In his latest column, John Cross ’76 looks across campus through the window of time — Longfellow’s window in Winthrop Hall.

A marble tablet below a window on the third floor of Winthrop Hall identifies the room that Henry Wadsworth Longfellow shared with his older brother, Stephen, in their junior and senior years at the College. In October of 1823 Henry wrote a letter to his sister, Elizabeth, describing the view: “The room we occupy at present, is situated in the North eastern corner of the North College—but I forget myself! From such a description, you, who has never seen the college, can form no idea of its situation…—the bed-room window looks toward the village and Professor Cleaveland’s,—the other two windows afford a delightful prospect, no less so than the charm of an extensive woodland scenery of – pine trees, – groves, beautified by a great quantity of bushes cut during the Summer, and left, dry, withered, sere, to beauty and vary the Autumnal landscape—a fine view of the road to Harpswell and the College Wood Yard.”
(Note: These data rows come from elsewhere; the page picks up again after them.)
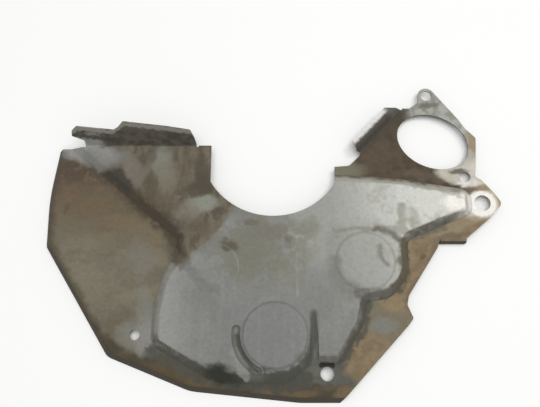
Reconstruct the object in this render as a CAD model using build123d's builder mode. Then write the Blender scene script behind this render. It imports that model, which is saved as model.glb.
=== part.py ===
from build123d import *
import os
from math import cos, radians, sin, sqrt, tan

os.makedirs("parts", exist_ok=True)

# Spacer plate between an engine block and its gearbox: one sheet of steel, drawn over a form,
# trimmed, pierced and then flanged. It lies as it comes to rest, on its turned-down lips with
# the raised face up. Sizes are in millimetres and angles in degrees. X and Y are measured from
# the axis of the crankshaft, X towards the starter side and Y away from the sump.

# Sheet and press tool
sheet = 1.5  # thickness of the steel
bend = 2.5  # inside radius of the bends
rim_height = 8.0  # top of the flat rim above the surface that the lips stand on
relief = 6.0  # rise of the raised face above the rim
wall_slope = 36.0  # walls of the raised face, from level
lip_slope = 58.0  # turned-down lips, from level
top_edge = 0.0  # straight trimmed edge at the level of the crankshaft
skirt_left = -224.3  # outermost corner of the turned-down lips on the left
skirt_lower = -244.5  # lowest run of the turned-down lips

# The press draws more than the trim leaves, so its outlines run on outside the finished plate
blank_left = skirt_left - rim_height
blank_right = 270.0
blank_lower = -260.0
blank_upper = 130.0
face_upper = 60.0


def on_circle(centre, radius, angle):
    """Point of a circle at an angle from the X axis."""
    x, y = centre
    return x + radius * cos(radians(angle)), y + radius * sin(radians(angle))


# Crankshaft opening, a circle with straight sides that is open at the top
crank_radius = 72.0
crank_half_width = 62.0
crank_inside = 50.0  # the trim enters the opening here, within its straight side

# Starter opening, an oval
starter_centre = (163.0, 8.5)
starter_length = 74.0
starter_width = 57.0
starter_turn = -24.0

# The starter's two bolt holes, one in an ear above the oval and one in the rim below it
starter_bolt_middle = (176.4, 15.1)
starter_bolt_span = 95.5
starter_bolt_turn = -70.4
starter_hole_radius = 5.5
ear_hole = on_circle(starter_bolt_middle, -starter_bolt_span / 2, starter_bolt_turn)
ring_hole = on_circle(starter_bolt_middle, starter_bolt_span / 2, starter_bolt_turn)
ear_radius = 8.7

# Dowel hole in the tip, and the two bolt holes in the lower rim
tip_hole = (207.1, -57.2)
tip_hole_radius = 8.0
tip_radius = 16.5
tip_reach = 19.5  # from the dowel hole to the tip's point, before its rounding
left_hole = (-128.3, -184.8)
left_hole_radius = 4.8
lower_hole = (49.1, -219.4)
lower_hole_radius = 6.3

# Corners of the lower edge of the turned-down lips, each with its rounding
skirt_corners = [
    (-216.5, blank_upper, 0),
    (-216.5, 20.0, 60),
    (skirt_left, -50.0, 220),
    (-222.0, -100.0, 9),
    (-154.0, -204.0, 14),
    (-76.0, -234.5, 40),
    (24.0, skirt_lower, 60),
    (blank_right, skirt_lower, 0),
    (blank_right, blank_upper, 0),
]

# Corners of the foot of the raised face's walls, which run on past the trimmed top edge and
# into the crankshaft opening
face_corners = [
    (-204.5, face_upper, 0),
    (-204.5, -0.5, 0),
    (-92.0, -96.0, 6),
    (-108.0, -136.0, 30),
    (-113.5, -165.0, 40),
    (-113.5, -193.5, 14),
    (-62.0, -223.0, 30),
    (-42.0, -228.0, 20),
    (14.0, -228.0, 16),
    (35.0, -211.5, 5),
    (62.5, -211.5, 11),
    (84.0, -176.5, 25),
    (89.5, -154.5, 6),
    (111.0, -152.0, 22),
    (130.0, -130.0, 25),
    (131.0, -95.5, 7),
    (163.0, -82.0, 60),
    (196.5, -69.0, 11),
    (196.5, -43.5, 11),
    (127.0, -31.5, 80),
    (crank_inside, -26.0, 12),
    (crank_inside, face_upper, 0),
]

# Shallow round bosses pressed into the raised face: centre, foot radius, height and the
# rounding of the crown's edge, which the lowest one has no room for
boss_slope = 30.0
boss_height = 1.4
low_boss_height = 0.8
crown_round = 2.0
right_boss_radius = 29.0
middle_boss_radius = 31.0
left_boss_radius = 24.0
right_boss = ((87.5, -116.5), right_boss_radius, boss_height, crown_round)
middle_boss = ((1.5, -185.0), middle_boss_radius, boss_height, crown_round)
left_boss = ((-56.0, -122.5), left_boss_radius, low_boss_height, 0)

# Grooves of a round tool beside the middle boss, an arc on its left and a run-out on its right.
# The run-out starts above the boss's centre and sinks to the rim below it.
groove_radius = 4.2
groove_depth = 3.2
groove_gap = 0.8  # flat strip between the boss and a groove
groove_arc_start = 172.0
groove_arc = 72.0
groove_run_start = 22.0
groove_run_end = -32.0

# Foot tab turned down at the edge under the tip
foot_left = 162.5
foot_right = 188.0
foot_face = -97.0
foot_root = foot_face + sheet + bend  # where the flat rim ends and the bend begins

# Stepped flange along the slanting edge beside the starter opening: it stands up from the edge
# and turns flat again. Its outline is given as distances along the edge and out from it.
step_start = (90.1, -0.9)
step_end = (135.4, 46.0)
step_rise = 6.5
step_run = 5.0
step_width = 13.2
step_corners = [
    (0.5, -5.0, 0),
    (68.0, -6.5, 0),
    (49.0, step_width, 1.5),
    (-0.5, step_width, 3),
    (-2.5, 9.0, 2),
    (-4.5, 3.0, 1),
]

# Trimmed outline, each corner with its rounding
trim_corners = [
    (blank_left, top_edge, 0),
    (crank_inside, top_edge, 0),
    (crank_inside, -20.0, 0),
    (77.0, -17.8, 4),
    (87.5, -7.5, 3),
    (*step_start, 0),
    (*step_end, 0),
    (137.5, 45.5, 0),
    (142.0, 45.8, 2),
    (150.8, 51.8, 3),
    (*on_circle(ear_hole, ear_radius, 180.0), 0),
    (*on_circle(ear_hole, ear_radius, 41.0), 0),
    (190.5, 34.5, 20),
    (198.0, 22.5, 5),
    (207.6, 12.5, 3),
    (204.0, -22.0, 10),
    (202.5, -29.5, 4),
    (208.5, -33.0, 3),
    (*on_circle(tip_hole, tip_radius, 40.0), 0),
    (*on_circle(tip_hole, tip_reach, -1.0), 5),
    (*on_circle(tip_hole, tip_radius, -69.0), 20),
    (foot_right, foot_root, 2),
    (foot_left, foot_root, 2),
    (158.5, -103.0, 0),
    (128.0, -148.5, 4),
    (126.0, -157.0, 3),
    (131.0, -169.5, 2),
    (126.0, -176.0, 2),
    (45.8, blank_lower, 0),
    (blank_left, blank_lower, 0),
]

# Tall flange turned up along the upper left edge, with its flat outline as distances along the
# edge and up the leg, and the low lip between it and the crankshaft opening
flange_angle = 60.0
flange_left = -188.5
flange_right = -77.0
flange_corners = [
    (flange_left, 0.0, 0),
    (flange_left, 5.0, 2),
    (-200.0, 10.5, 1),
    (-199.0, 16.5, 1),
    (-193.5, 22.0, 1),
    (-157.5, 17.5, 2),
    (-152.5, 21.0, 2),
    (-147.0, 27.5, 2),
    (-106.0, 22.0, 10),
    (-82.0, 17.5, 2),
    (-78.5, 7.5, 3),
    (flange_right, 0.0, 0),
]
low_lip_left = -75.0
low_lip_angle = 30.0

# Levels and reaches that follow
rim_middle = rim_height - sheet / 2
face_height = rim_height + relief
groove_half_width = sqrt(groove_radius**2 - (groove_radius - groove_depth) ** 2)
cut_height = face_height + relief  # cutting tools reach from below the plate to above it


def rounded(corners, inset=0.0):
    """Closed outline with a rounding at each corner, drawn in by the inset."""
    with BuildSketch() as shape:
        with BuildLine():
            Polyline(*[(x, y) for x, y, radius in corners], close=True)
        make_face()
        for x, y, radius in corners:
            if radius > 0:
                fillet(shape.vertices().sort_by_distance((x, y, 0))[0], radius)
        if inset > 0:
            offset(amount=-inset, kind=Kind.INTERSECTION)
    return shape.sketch


def pressed_form(skin):
    """Solid under the sheet: a skin of 0 gives its upper side, the sheet's own its lower side."""
    rim_top = rim_height - skin
    face_top = rim_top + relief
    outer_round = bend + sheet - skin
    inner_round = bend + skin
    with BuildPart() as form:
        # Flat rim with its lips running down to the resting plane
        with BuildSketch():
            add(rounded(skirt_corners, skin / sin(radians(lip_slope))))
        extrude(amount=rim_top, taper=90 - lip_slope)
        fillet(form.faces().sort_by(Axis.Z)[-1].edges(), outer_round)

        # Raised face
        with BuildSketch(Plane.XY.offset(rim_top)):
            add(rounded(face_corners, skin * tan(radians(wall_slope / 2))))
        extrude(amount=relief, taper=90 - wall_slope)
        fillet(form.faces().sort_by(Axis.Z)[-1].edges(), outer_round)
        rim = form.faces().filter_by(Axis.Z).sort_by(lambda face: abs(face.center().Z - rim_top))[0]
        fillet(rim.inner_wires()[0].edges(), inner_round)

        # Round bosses
        for (x, y), radius, height, rounding in (right_boss, middle_boss, left_boss):
            with BuildSketch(Plane.XY.offset(face_top)):
                with Locations((x, y)):
                    Circle(radius - skin * tan(radians(boss_slope / 2)))
            extrude(amount=height, taper=90 - boss_slope)
            if rounding > 0:
                crown = form.faces().sort_by_distance((x, y, face_top + height))[0]
                fillet(crown.edges(), rounding)

        # Grooves on both sides of the middle boss, an arc on its left and a run-out on its right
        (x, y), radius = middle_boss[:2]
        reach = radius + groove_gap + groove_half_width
        level = face_height + groove_radius - groove_depth
        arc_end = groove_arc_start + groove_arc
        start_side = Vector(cos(radians(groove_arc_start)), sin(radians(groove_arc_start)))
        end_side = Vector(cos(radians(arc_end)), sin(radians(arc_end)))
        arc_centre = Vector(x, y, level)
        with BuildSketch(Plane(arc_centre, x_dir=start_side, z_dir=start_side.cross(Vector(0, 0, 1)))):
            with Locations((reach, 0)):
                Circle(groove_radius + skin)
        revolve(axis=Axis(arc_centre, (0, 0, 1)), revolution_arc=groove_arc, mode=Mode.SUBTRACT)
        run_top = Vector(x + reach, y + groove_run_start, face_height + groove_radius)
        run_end = Vector(x + reach, y + groove_run_end, rim_height + groove_radius)
        with BuildSketch(Plane(run_top, z_dir=run_end - run_top)):
            Circle(groove_radius + skin)
        extrude(amount=(run_end - run_top).length, mode=Mode.SUBTRACT)
        ends = [arc_centre + start_side * reach, arc_centre + end_side * reach, run_end]
        for end in ends:
            with Locations(end):
                Sphere(groove_radius + skin, mode=Mode.SUBTRACT)
    return form.part


def leg(path_points, plane, width):
    """Strip of sheet that follows a bent path in the plane, pushed out along the plane's normal."""
    with BuildPart() as strip:
        with BuildSketch(plane):
            with BuildLine() as path:
                FilletPolyline(*path_points, radius=bend + sheet / 2)
            trace(path.line, line_width=sheet)
        extrude(amount=width)
    return strip.part


def stepped_flange():
    """Flange that steps up from the slanting edge and turns flat again, cut to its outline."""
    edge = Vector(*step_end) - Vector(*step_start)
    path = [
        (-3 * bend, rim_middle),
        (0, rim_middle),
        (step_run, rim_middle + step_rise),
        (step_width + bend, rim_middle + step_rise),
    ]
    section = Plane(Vector(*step_start) - edge, x_dir=Vector(0, 0, 1).cross(edge), z_dir=edge)
    with BuildPart() as flange:
        add(leg(path, section, 3 * edge.length))
        with BuildSketch(Plane(Vector(*step_start), x_dir=edge)):
            add(rounded(step_corners))
        extrude(amount=cut_height, mode=Mode.INTERSECT)
    return flange.part


with BuildPart() as spacer_plate:
    add(pressed_form(0.0))
    add(pressed_form(sheet), mode=Mode.SUBTRACT)

    # Trim
    with BuildSketch():
        add(rounded(trim_corners))
        with Locations(ear_hole):
            Circle(ear_radius)
    extrude(amount=cut_height, mode=Mode.INTERSECT)

    # Crankshaft opening, a circle with straight sides that is open at the top
    with BuildSketch():
        Circle(crank_radius)
        Rectangle(2 * crank_half_width, 2 * crank_radius, mode=Mode.INTERSECT)
        with Locations((0, crank_radius / 2)):
            Rectangle(2 * crank_half_width, crank_radius)
    extrude(amount=cut_height, mode=Mode.SUBTRACT)

    # Starter opening and the bolt and dowel holes
    with BuildSketch():
        with Locations(Location((*starter_centre, 0), (0, 0, starter_turn))):
            Ellipse(starter_length / 2, starter_width / 2)
        with Locations(ear_hole, ring_hole):
            Circle(starter_hole_radius)
        with Locations(tip_hole):
            Circle(tip_hole_radius)
        with Locations(left_hole):
            Circle(left_hole_radius)
        with Locations(lower_hole):
            Circle(lower_hole_radius)
    extrude(amount=cut_height, mode=Mode.SUBTRACT)

    # Upper left flange with its root bend, and the low lip beside it
    bend_axis = Axis((0, top_edge, face_height + bend), (1, 0, 0))
    for left, right, angle in (
        (flange_left, flange_right, flange_angle),
        (low_lip_left, -crank_half_width, low_lip_angle),
    ):
        with BuildSketch(Plane.XZ.offset(-top_edge)):
            with Locations(((left + right) / 2, face_height - sheet / 2)):
                Rectangle(right - left, sheet)
        revolve(axis=bend_axis, revolution_arc=angle)
    tilt = radians(flange_angle)
    flange_plane = Plane(
        origin=(0, top_edge + bend * sin(tilt), face_height + bend * (1 - cos(tilt))),
        x_dir=(1, 0, 0),
        z_dir=(0, -sin(tilt), cos(tilt)),
    )
    with BuildSketch(flange_plane):
        add(rounded(flange_corners))
    extrude(amount=-sheet)

    # Stepped flange beside the starter opening
    add(stepped_flange())

    # Foot tab
    foot_middle = foot_face + sheet / 2
    foot_path = [(foot_middle + 3 * bend, rim_middle), (foot_middle, rim_middle), (foot_middle, 0)]
    add(leg(foot_path, Plane.YZ.offset(foot_left), foot_right - foot_left))

    spacer_plate.part.label = "spacer_plate"

export_step(spacer_plate.part, "parts/spacer_plate.step")
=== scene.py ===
import math

import bpy
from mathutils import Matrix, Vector


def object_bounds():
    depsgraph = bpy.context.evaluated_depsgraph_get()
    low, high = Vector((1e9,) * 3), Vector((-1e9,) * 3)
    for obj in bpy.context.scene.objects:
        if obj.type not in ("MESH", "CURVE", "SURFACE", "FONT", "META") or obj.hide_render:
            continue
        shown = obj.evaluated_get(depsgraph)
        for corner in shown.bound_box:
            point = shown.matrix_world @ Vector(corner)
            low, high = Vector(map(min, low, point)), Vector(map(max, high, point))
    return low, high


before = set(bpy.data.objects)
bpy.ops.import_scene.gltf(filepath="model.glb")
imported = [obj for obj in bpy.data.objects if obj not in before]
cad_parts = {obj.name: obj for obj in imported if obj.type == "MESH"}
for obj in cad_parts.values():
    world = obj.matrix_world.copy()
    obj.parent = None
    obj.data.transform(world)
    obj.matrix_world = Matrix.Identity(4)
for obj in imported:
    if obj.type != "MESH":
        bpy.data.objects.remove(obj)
cad_low, cad_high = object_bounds()
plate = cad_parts["spacer_plate"]

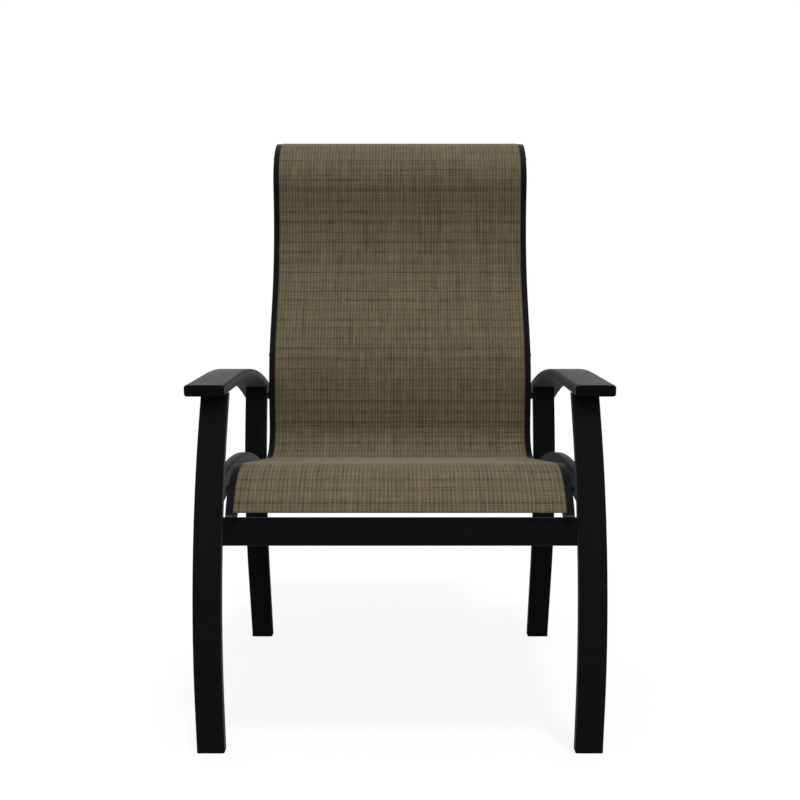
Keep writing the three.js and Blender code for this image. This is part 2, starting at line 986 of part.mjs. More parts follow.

In 1823 the College consisted of the president’s house (about where Searles Science Building now stands) and four buildings that defined three sides of a rectangle: Massachusetts Hall, Maine Hall, Winthrop Hall, and a small wooden chapel. Three ancient roads converged near the campus—the Twelve-Rod Road (Maine Street), Bath Road, and the Harpswell Road—overland freight and passenger routes that linked wharves on the Androscoggin, Maquoit Bay, New Meadows, and Harpswell to the growing town. It is not surprising, then, that the second meetinghouse of the First Parish Church and a stagecoach tavern were built on opposite corners of the Maine Street/Bath Road intersection in 1802, the same year that the College opened.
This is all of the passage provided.